Matt your point was clear, and correct, that generally students are not taught to look for how the pre-Christ scriptures point to Christ.

To which was added the comment that generally Christian orthodoxy makes no effort to see the same vision in the new covenant (perfect mirror) that it sees in the old (broken mirror), which raises questions about the orthodoxy itself.

If you are going to note the trend that generally students are not taught to look in the 'broken mirror' for what is reflected in the perfect one, it is likewise fair to point out that in fact students are also not taught to look in the perfect mirror for what is reflected in the broken one, since whatever appears there must absolutely appear in both. The converse is not necessarily true, since the perfect mirror is a 'better' revelation than the broken mirror and thus will reflect more.

If there is fault here, it is orthodoxy itself and not your observation.

Matt O'Reilly said...

Thanks for clarifying.

ἐκκλησία said...

Matt, what do you say to the assertion that orthodoxy ignores the old covenant to answer its theological questions? (Which is the same as saying it ignores that which is reflected in the broken mirror?)

Matt O'Reilly said...

Well, we're getting a quite a bit beyond the scope of the original post, which was to point pastors to some helpful resources on biblical theology, but I'm not sure I agree with the assertion that orthodoxy ignores teh old covenant.
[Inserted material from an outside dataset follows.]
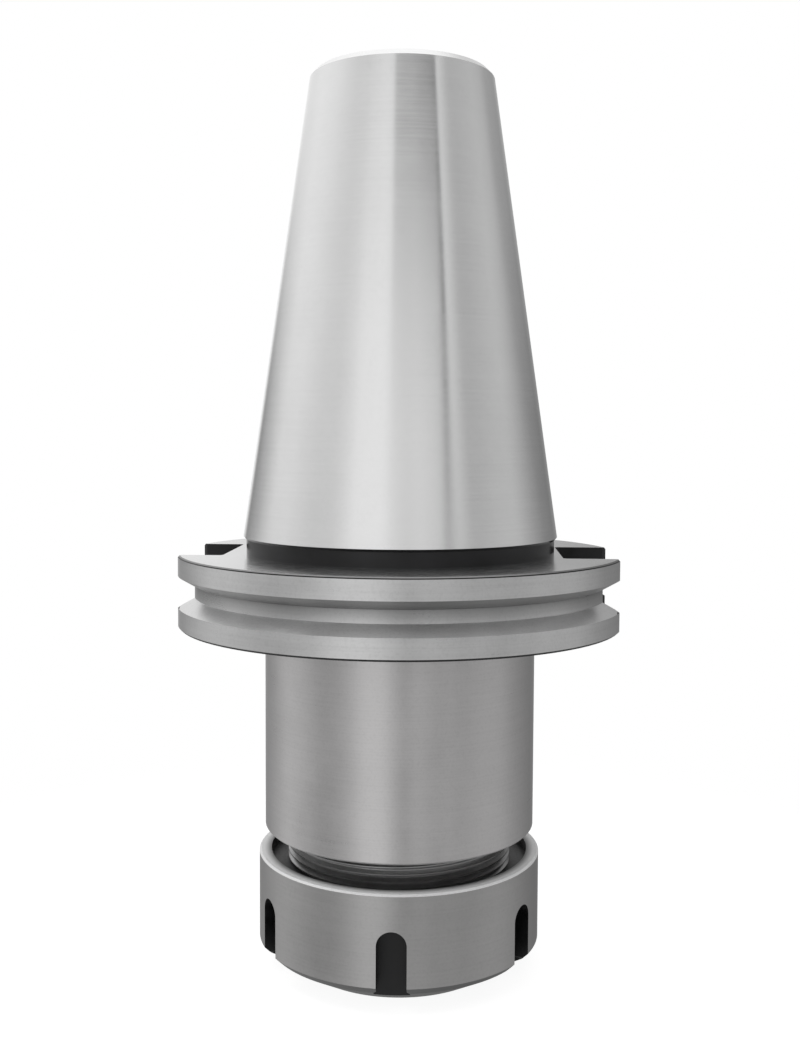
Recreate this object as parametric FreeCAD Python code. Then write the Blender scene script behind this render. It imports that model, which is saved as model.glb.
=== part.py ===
import FreeCAD, Part
import math
import os

# Collet chuck holder: a 7/24 steep taper shank, number 50, with a V-grooved tool changer flange
# and an ER40 collet nose. Millimetres. The axis is Z. The origin is on the axis at the gauge
# line, where the taper is 69.85 in diameter, and +Z points to the taper's small end.

# --- taper shank and pull stud thread ---
gauge_diameter = 69.85
taper_on_diameter = 7.0 / 24.0
taper_length = 101.6
small_end_chamfer = 1.3
taper_end_land = 0.5            # the ground cone stops this far above the gauge line
neck_depth = 0.6                # how far the black neck lies below the cone's large end
stud_thread_diameter = 25.4     # 1 in - 8, drawn at its major diameter
stud_thread_depth = 45.0
coolant_bore_diameter = 14.0

# --- flange ---
flange_diameter = 98.425
flange_face_drop = 3.18         # gauge line to the flange face on the taper side
flange_back_drop = 19.05        # gauge line to the flange face on the nose side
flange_edge_break = 0.45
groove_center_drop = 11.11
groove_depth = 3.5875           # flange rim to the groove floor, 91.25 in diameter
groove_floor_width = 2.7
groove_half_angle = 30.0
drive_slot_width = 25.7
drive_slot_floor_right = 35.4   # axis to the slot floor, +X side
drive_slot_floor_left = 37.7    # axis to the slot floor, -X side
drive_slot_round = 1.0
drive_slot_edge_break = 1.0     # where the slot runs out through the rim

# --- body and nose ---
body_diameter = 60.3
body_end_drop = 64.3            # gauge line to the shoulder above the nut
body_edge_break = 0.4
nose_end_drop = 81.0            # gauge line to the nose face, where the collet cone is 40 wide
nose_thread_diameter = 50.0     # M50 x 1.5, drawn at its minor diameter
thread_pitch = 1.5

# --- collet socket ---
socket_half_angle = 8.0
socket_mouth_diameter = 40.0
socket_end_clearance = 2.0      # free length behind the collet's rear face
stop_thread_diameter = 28.0     # M28 x 1.5
stop_thread_length = 39.0
seat_gap = 0.05                 # between the collet and the cones it seats on

# --- collet ---
collet_length = 46.0
collet_bore_diameter = 20.0
collet_largest_diameter = 41.0
collet_groove_width = 3.9
collet_groove_diameter = 36.2
collet_head_diameter = 40.0
collet_head_half_angle = 30.0
collet_head_length = 5.55
collet_slit_count = 8           # from each end
collet_slit_width = 1.0
front_slit_web = 7.0            # uncut length at the rear end
rear_slit_web = 9.0             # uncut length at the front end

# --- clamping nut ---
nut_diameter = 63.0
nut_length = 25.5
nut_back_drop = 69.85           # gauge line to the nut's rear face
nut_edge_break = 0.4
nut_recess_diameter = 57.6
nut_recess_depth = 2.4
nut_cylinder_length = 19.55     # rear face to the front chamfer
nut_chamfer = 1.75
nut_front_angle = 30.0          # slope of the front face
nut_mouth_diameter = 34.8
ring_bore_diameter = 40.5       # extraction ring, turned off centre
ring_offset = 1.1
ring_back_gap = 0.6             # from the collet groove's rear wall to the ring
ring_width = 2.6
spanner_slot_count = 6
spanner_slot_width = 6.3
spanner_slot_depth = 4.4
spanner_slot_start = 7.65       # nut's rear face to the slot's round end
spanner_slot_flare = 0.6
nut_turn = 0.3                  # angle at which the thread comes tight

# --- stop screw ---
stop_screw_length = 16.0
stop_screw_depth = 11.0         # from the thread's inner end to the screw at rest
stop_socket_width = 12.0        # across flats
stop_socket_depth = 8.0
stop_coolant_diameter = 6.0

# --- dependent sizes ---
gauge_radius = gauge_diameter / 2
cone_slope = taper_on_diameter / 2
flange_radius = flange_diameter / 2
body_radius = body_diameter / 2
nut_radius = nut_diameter / 2
socket_slope = math.tan(math.radians(socket_half_angle))
head_slope = math.tan(math.radians(collet_head_half_angle))
thread_minor_ratio = 1.2269     # external thread: major less this many pitches
nut_minor_ratio = 1.0825        # internal thread: major less this many pitches
nose_radius = (nose_thread_diameter - thread_minor_ratio * thread_pitch) / 2
nut_thread_radius = (nose_thread_diameter - nut_minor_ratio * thread_pitch) / 2
stop_radius = (stop_thread_diameter - thread_minor_ratio * thread_pitch) / 2
stop_bore_radius = (stop_thread_diameter - nut_minor_ratio * thread_pitch) / 2
nose_z = -nose_end_drop
nut_back_z = -nut_back_drop
nut_front_z = nut_back_z - nut_length
mouth_radius = socket_mouth_diameter / 2
groove_back_z = nose_z - (collet_largest_diameter / 2 - mouth_radius) / socket_slope
groove_front_z = groove_back_z - collet_groove_width
collet_front_z = groove_front_z - collet_head_length
collet_rear_z = collet_front_z + collet_length
socket_end_z = collet_rear_z + socket_end_clearance
stop_thread_end_z = socket_end_z + stop_thread_length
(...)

It depends on what you mean by "orthodoxy". I generally understand orthodoxy to refer to the historic creedal statements which provide a helpful summary of biblical revelation. Those creedal statements affirm that the words spoken through the prophets point forward to the revelation of God in Christ and the Spirit (e.g. Nicene Creed). Irenaeus' Apostolic Preaching also relies heavily on the old covenant as pointing forward to and being realized in the new.

If by orthodoxy you are referring to current popular evangelical American Christianity, then I agree that little emphasis is placed on reading the new as the fulfillment of the old.